====== DATA ======
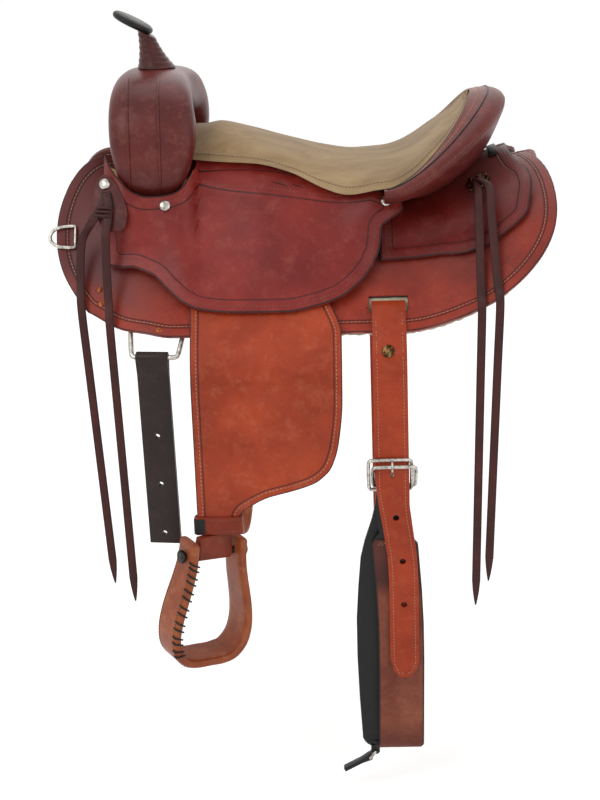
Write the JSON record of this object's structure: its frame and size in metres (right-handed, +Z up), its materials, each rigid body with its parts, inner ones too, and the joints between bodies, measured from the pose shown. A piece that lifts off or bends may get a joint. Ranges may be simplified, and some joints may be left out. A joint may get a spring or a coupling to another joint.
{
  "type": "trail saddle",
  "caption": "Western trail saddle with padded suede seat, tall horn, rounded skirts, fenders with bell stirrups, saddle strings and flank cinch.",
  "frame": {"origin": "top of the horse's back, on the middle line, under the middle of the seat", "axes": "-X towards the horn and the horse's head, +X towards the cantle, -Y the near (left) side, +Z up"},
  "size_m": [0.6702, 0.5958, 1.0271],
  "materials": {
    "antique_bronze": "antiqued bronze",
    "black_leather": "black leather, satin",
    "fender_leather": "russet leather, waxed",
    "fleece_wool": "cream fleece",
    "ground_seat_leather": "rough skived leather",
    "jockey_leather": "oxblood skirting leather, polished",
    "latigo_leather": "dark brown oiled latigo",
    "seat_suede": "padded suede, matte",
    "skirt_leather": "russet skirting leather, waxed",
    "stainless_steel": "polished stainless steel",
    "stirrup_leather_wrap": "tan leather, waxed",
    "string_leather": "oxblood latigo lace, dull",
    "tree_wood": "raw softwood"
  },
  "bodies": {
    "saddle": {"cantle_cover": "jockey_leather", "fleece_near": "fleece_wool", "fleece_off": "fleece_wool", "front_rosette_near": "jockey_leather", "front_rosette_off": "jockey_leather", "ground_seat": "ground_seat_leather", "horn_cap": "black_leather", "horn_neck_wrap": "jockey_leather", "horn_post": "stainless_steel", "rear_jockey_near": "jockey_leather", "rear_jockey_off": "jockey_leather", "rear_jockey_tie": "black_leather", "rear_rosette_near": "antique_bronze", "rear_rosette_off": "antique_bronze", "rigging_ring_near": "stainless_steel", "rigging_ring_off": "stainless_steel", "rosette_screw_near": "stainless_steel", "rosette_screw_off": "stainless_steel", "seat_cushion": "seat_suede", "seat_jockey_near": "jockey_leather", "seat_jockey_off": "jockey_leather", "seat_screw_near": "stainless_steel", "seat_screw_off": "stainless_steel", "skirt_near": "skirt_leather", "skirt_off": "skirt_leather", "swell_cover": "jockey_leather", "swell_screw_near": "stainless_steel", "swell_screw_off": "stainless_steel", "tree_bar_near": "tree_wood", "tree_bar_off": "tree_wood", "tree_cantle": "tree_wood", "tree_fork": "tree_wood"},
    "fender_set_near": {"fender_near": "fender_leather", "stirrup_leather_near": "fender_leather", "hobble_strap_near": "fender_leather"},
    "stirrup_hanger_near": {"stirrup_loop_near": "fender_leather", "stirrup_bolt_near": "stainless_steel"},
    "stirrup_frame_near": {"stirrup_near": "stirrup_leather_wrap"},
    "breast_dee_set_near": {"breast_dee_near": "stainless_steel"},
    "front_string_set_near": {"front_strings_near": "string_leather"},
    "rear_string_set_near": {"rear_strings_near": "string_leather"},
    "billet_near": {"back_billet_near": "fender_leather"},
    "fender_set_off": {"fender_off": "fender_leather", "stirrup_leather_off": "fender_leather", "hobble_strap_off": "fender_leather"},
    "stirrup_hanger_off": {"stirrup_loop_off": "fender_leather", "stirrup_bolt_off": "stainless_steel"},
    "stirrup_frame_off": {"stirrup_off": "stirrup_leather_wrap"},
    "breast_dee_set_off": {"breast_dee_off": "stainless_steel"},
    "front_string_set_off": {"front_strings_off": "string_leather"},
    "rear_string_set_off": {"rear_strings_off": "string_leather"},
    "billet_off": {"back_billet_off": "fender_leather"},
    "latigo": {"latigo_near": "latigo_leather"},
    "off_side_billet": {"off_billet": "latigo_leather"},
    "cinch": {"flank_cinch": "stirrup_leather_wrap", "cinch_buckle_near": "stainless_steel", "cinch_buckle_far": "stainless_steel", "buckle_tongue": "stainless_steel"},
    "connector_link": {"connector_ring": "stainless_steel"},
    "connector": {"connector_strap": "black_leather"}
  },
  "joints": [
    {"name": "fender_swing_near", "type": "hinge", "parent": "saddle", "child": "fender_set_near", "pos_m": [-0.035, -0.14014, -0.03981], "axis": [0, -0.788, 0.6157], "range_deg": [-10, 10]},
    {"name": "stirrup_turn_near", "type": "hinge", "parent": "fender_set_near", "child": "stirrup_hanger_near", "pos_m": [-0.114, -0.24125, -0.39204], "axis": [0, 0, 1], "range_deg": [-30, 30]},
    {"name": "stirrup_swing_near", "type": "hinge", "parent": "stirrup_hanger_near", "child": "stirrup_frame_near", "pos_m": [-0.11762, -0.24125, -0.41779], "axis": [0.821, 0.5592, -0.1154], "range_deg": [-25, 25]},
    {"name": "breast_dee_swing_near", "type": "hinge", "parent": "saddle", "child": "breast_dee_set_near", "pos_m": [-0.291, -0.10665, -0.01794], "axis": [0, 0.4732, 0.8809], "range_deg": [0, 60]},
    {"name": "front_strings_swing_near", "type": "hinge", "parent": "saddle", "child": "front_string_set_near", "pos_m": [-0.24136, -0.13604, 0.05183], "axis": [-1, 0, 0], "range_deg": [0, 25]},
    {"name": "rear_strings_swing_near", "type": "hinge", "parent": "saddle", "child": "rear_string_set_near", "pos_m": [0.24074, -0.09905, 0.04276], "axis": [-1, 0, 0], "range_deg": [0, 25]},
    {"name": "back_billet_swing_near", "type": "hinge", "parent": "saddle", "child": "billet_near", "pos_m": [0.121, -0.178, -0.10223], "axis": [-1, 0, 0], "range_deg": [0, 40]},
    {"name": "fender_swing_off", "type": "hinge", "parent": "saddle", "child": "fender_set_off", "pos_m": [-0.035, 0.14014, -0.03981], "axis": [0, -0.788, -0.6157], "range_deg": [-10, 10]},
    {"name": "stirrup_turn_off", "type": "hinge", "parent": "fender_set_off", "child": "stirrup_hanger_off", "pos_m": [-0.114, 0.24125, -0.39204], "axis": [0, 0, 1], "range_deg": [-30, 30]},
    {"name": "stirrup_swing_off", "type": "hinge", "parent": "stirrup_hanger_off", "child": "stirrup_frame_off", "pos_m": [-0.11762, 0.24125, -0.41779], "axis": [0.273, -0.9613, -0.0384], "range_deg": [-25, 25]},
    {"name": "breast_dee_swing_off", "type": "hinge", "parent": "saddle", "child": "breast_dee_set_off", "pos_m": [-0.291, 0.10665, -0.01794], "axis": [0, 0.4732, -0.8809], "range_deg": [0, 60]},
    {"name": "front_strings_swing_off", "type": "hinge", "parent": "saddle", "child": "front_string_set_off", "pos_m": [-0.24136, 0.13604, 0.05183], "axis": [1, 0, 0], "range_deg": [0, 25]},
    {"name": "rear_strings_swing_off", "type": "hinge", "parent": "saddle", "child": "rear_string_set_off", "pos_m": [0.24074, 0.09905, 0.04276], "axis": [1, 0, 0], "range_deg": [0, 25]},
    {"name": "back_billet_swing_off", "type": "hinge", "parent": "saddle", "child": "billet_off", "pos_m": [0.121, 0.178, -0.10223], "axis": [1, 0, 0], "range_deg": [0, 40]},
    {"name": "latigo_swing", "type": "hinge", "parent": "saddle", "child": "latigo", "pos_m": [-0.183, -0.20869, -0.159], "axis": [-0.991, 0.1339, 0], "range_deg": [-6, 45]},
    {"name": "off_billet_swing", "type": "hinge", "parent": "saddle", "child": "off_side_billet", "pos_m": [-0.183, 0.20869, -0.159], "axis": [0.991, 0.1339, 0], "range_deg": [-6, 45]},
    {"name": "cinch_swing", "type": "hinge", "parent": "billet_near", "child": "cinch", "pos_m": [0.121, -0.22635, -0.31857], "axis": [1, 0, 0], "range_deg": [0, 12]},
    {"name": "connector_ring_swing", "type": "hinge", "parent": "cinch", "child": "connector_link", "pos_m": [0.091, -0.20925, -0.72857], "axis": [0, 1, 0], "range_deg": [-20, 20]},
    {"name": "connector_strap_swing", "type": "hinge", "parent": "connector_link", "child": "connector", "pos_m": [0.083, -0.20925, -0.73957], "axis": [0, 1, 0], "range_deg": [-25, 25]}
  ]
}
======
WHAT IS EXPECTED: The lines to collect are those holding the string "materials"; copy them all.

FULL ANSWER:
Write the JSON record of this object's structure: its frame and size in metres (right-handed, +Z up), its materials, each rigid body with its parts, inner ones too, and the joints between bodies, measured from the pose shown. A piece that lifts off or bends may get a joint. Ranges may be simplified, and some joints may be left out. A joint may get a spring or a coupling to another joint.
  "materials": {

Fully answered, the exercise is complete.